### [Objective]
Within the entries below, find the portion that opens with the line containing "return low, high" and closes with the line containing "cad_low, cad_high = object_bounds()". Retype that portion exactly and only.

### [The records]
[start]

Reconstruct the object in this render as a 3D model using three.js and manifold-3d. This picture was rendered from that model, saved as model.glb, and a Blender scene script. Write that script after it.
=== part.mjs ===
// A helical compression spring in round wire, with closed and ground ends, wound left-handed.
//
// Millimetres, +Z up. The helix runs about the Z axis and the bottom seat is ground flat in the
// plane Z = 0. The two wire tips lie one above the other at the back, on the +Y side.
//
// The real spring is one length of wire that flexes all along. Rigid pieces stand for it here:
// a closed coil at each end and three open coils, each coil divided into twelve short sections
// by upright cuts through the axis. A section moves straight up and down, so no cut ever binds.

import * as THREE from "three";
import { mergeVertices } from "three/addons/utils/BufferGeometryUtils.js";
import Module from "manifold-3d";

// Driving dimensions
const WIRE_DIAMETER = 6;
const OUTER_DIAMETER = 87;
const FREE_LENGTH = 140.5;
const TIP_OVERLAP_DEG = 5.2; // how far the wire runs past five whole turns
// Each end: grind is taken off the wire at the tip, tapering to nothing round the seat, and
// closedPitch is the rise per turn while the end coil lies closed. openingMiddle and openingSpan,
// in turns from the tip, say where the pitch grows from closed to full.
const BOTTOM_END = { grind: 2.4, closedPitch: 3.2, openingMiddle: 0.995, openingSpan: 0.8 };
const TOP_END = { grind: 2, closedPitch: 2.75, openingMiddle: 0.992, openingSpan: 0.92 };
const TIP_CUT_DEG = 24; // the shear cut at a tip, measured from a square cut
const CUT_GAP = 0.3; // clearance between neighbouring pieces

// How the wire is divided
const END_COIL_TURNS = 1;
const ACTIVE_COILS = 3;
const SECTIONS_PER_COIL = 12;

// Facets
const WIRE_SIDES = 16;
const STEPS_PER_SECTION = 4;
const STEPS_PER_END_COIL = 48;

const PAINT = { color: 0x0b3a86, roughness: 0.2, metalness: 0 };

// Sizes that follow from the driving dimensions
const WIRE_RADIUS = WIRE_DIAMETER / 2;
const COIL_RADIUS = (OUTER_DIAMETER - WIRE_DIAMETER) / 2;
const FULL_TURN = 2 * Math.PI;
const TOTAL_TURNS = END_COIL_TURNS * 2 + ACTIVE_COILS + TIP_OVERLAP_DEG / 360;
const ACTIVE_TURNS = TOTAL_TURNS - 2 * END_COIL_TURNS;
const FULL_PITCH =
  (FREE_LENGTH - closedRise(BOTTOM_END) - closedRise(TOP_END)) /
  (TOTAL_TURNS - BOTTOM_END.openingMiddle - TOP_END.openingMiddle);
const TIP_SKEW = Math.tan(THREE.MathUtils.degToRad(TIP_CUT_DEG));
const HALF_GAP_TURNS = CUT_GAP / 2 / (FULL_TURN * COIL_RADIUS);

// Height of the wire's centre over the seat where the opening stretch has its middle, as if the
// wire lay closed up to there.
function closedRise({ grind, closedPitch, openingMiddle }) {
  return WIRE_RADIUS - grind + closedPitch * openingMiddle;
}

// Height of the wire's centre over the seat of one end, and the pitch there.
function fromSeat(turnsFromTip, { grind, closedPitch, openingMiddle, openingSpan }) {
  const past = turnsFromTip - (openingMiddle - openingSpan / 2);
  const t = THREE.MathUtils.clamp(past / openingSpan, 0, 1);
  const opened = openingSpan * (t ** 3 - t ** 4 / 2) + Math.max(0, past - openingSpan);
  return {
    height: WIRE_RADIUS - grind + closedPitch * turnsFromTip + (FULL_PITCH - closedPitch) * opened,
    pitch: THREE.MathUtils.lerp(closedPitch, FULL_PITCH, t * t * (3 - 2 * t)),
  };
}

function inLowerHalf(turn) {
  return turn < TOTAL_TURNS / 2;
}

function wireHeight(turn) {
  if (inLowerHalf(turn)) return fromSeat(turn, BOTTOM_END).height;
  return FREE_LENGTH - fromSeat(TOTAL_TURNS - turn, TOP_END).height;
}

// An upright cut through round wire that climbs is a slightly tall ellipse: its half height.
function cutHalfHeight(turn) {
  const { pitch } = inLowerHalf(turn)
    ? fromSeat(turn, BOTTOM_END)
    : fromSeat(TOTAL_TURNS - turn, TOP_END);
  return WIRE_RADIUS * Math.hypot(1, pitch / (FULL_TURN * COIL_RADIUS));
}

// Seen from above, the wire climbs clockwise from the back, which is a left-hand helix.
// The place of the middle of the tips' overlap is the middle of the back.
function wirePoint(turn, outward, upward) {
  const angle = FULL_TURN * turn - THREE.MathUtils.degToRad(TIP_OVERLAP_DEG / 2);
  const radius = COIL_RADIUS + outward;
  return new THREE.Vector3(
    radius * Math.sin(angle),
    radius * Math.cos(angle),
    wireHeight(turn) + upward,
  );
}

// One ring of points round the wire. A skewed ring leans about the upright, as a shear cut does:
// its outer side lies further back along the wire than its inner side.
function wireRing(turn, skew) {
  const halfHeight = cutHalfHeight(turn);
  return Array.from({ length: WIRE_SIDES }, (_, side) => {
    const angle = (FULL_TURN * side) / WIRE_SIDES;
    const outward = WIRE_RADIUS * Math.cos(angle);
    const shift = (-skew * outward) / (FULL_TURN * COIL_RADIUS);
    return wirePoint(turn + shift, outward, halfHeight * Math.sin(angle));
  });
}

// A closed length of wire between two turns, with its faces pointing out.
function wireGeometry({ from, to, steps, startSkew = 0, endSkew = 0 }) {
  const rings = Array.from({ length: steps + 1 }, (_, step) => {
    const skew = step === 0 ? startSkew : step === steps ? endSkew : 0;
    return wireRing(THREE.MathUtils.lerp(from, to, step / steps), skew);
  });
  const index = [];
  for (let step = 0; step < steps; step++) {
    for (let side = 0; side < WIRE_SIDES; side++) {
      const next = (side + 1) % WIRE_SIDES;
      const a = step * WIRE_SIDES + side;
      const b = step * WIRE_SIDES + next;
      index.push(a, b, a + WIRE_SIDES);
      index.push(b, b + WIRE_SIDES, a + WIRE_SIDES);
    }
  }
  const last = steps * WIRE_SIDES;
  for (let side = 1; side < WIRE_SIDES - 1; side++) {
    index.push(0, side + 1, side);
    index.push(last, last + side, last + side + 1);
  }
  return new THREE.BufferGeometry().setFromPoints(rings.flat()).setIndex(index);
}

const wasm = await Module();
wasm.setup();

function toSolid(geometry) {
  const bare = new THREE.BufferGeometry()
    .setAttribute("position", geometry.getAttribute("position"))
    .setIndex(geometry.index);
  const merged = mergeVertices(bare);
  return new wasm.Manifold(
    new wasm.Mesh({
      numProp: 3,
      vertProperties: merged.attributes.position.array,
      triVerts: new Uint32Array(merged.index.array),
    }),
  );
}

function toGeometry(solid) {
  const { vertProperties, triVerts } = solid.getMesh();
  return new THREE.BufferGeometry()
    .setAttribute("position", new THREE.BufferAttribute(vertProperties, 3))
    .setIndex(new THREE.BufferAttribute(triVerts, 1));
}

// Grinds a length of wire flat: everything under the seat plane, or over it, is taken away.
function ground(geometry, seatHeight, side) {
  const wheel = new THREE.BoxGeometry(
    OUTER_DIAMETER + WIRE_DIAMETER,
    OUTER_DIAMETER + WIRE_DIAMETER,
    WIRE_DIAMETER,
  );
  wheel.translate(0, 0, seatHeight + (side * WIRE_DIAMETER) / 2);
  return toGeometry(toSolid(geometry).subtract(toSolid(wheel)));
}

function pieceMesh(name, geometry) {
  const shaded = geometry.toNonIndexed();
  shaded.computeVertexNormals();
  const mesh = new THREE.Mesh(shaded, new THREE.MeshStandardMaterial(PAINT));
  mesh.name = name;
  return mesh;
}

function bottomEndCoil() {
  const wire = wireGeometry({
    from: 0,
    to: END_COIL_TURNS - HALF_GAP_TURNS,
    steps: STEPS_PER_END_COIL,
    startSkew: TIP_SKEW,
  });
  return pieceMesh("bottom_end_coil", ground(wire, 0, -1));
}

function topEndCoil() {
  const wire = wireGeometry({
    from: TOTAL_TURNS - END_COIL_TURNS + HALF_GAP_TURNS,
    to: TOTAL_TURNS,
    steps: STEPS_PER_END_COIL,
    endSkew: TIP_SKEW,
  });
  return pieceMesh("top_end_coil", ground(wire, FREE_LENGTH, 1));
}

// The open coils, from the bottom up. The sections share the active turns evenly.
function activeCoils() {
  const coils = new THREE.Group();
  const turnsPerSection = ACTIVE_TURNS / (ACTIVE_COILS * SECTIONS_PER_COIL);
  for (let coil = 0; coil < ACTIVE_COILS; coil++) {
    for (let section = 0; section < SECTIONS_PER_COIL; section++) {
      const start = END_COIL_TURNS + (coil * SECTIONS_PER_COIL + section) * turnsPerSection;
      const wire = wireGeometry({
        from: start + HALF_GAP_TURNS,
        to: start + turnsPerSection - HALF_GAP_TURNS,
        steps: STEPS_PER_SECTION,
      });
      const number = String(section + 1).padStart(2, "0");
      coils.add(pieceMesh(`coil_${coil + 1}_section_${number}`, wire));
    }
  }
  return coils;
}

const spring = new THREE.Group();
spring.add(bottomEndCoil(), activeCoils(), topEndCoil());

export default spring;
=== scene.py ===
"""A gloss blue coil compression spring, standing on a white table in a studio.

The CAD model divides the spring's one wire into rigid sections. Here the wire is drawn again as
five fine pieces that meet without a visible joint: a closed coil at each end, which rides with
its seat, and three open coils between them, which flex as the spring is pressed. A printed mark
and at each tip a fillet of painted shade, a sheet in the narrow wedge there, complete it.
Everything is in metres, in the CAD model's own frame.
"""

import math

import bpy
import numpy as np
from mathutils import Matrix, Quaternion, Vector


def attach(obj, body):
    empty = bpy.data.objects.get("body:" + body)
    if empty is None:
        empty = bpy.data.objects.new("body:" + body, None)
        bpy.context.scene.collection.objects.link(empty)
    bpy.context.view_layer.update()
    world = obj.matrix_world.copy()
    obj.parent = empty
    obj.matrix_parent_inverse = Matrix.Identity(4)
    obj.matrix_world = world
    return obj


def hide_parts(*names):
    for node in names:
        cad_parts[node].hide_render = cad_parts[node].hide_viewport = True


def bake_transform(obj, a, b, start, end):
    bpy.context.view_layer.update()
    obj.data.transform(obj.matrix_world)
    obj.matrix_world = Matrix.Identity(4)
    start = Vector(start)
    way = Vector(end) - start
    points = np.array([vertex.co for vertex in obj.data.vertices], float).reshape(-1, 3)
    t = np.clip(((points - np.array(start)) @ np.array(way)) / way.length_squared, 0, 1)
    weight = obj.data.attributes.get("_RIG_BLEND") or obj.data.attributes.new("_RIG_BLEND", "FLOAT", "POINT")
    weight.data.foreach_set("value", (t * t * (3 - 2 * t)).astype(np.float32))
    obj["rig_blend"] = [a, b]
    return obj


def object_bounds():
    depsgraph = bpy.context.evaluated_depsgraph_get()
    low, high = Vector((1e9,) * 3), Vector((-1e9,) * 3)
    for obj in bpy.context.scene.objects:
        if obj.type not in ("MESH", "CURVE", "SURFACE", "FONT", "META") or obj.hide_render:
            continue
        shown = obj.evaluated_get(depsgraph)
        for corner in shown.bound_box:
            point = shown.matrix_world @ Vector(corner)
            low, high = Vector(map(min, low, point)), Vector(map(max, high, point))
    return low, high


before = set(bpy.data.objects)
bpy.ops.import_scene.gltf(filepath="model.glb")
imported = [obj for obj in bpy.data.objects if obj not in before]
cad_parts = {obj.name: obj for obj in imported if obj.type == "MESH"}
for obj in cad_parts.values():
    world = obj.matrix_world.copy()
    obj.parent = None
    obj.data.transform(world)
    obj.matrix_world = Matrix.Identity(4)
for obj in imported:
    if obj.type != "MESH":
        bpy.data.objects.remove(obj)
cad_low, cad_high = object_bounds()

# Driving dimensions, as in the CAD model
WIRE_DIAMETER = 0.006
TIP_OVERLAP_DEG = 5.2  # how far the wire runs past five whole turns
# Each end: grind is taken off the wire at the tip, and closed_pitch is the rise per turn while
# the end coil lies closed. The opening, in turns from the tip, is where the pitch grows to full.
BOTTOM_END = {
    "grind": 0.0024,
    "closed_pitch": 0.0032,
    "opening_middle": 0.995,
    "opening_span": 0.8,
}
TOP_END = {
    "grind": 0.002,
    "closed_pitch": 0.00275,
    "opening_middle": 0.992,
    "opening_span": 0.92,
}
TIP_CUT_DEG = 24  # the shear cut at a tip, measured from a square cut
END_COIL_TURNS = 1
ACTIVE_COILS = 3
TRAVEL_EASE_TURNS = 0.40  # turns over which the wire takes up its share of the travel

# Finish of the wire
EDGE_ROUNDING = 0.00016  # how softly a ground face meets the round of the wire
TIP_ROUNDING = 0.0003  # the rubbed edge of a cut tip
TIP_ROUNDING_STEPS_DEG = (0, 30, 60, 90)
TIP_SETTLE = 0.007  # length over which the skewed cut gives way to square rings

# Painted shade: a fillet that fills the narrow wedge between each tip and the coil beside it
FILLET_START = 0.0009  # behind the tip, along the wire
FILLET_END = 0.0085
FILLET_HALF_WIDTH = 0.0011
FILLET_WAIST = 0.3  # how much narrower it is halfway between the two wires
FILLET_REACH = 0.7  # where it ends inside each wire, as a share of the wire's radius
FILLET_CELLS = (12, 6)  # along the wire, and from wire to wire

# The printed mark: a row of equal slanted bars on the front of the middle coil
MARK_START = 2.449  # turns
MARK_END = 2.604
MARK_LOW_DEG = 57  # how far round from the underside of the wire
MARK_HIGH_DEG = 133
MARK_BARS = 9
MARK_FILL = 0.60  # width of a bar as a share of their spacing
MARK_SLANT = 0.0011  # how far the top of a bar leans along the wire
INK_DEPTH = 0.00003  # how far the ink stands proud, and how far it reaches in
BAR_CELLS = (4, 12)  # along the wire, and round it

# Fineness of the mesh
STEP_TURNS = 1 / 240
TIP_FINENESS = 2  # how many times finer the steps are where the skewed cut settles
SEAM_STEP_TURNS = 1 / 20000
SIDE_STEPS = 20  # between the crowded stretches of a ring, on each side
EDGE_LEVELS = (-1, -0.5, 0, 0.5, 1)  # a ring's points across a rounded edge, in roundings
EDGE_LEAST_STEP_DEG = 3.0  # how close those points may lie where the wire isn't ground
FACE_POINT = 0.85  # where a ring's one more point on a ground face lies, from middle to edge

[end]
[start]

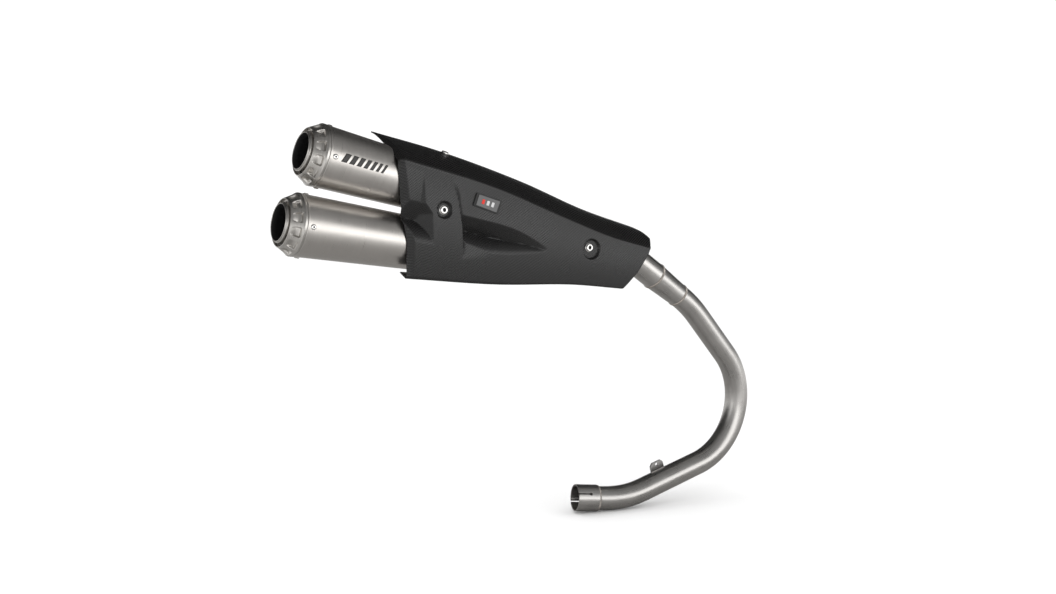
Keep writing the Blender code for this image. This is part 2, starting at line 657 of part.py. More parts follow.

[end]

### [Task solution]
    return low, high


before = set(bpy.data.objects)
bpy.ops.import_scene.gltf(filepath="model.glb")
imported = [obj for obj in bpy.data.objects if obj not in before]
cad_parts = {obj.name: obj for obj in imported if obj.type == "MESH"}
for obj in cad_parts.values():
    world = obj.matrix_world.copy()
    obj.parent = None
    obj.data.transform(world)
    obj.matrix_world = Matrix.Identity(4)
for obj in imported:
    if obj.type != "MESH":
        bpy.data.objects.remove(obj)
cad_low, cad_high = object_bounds()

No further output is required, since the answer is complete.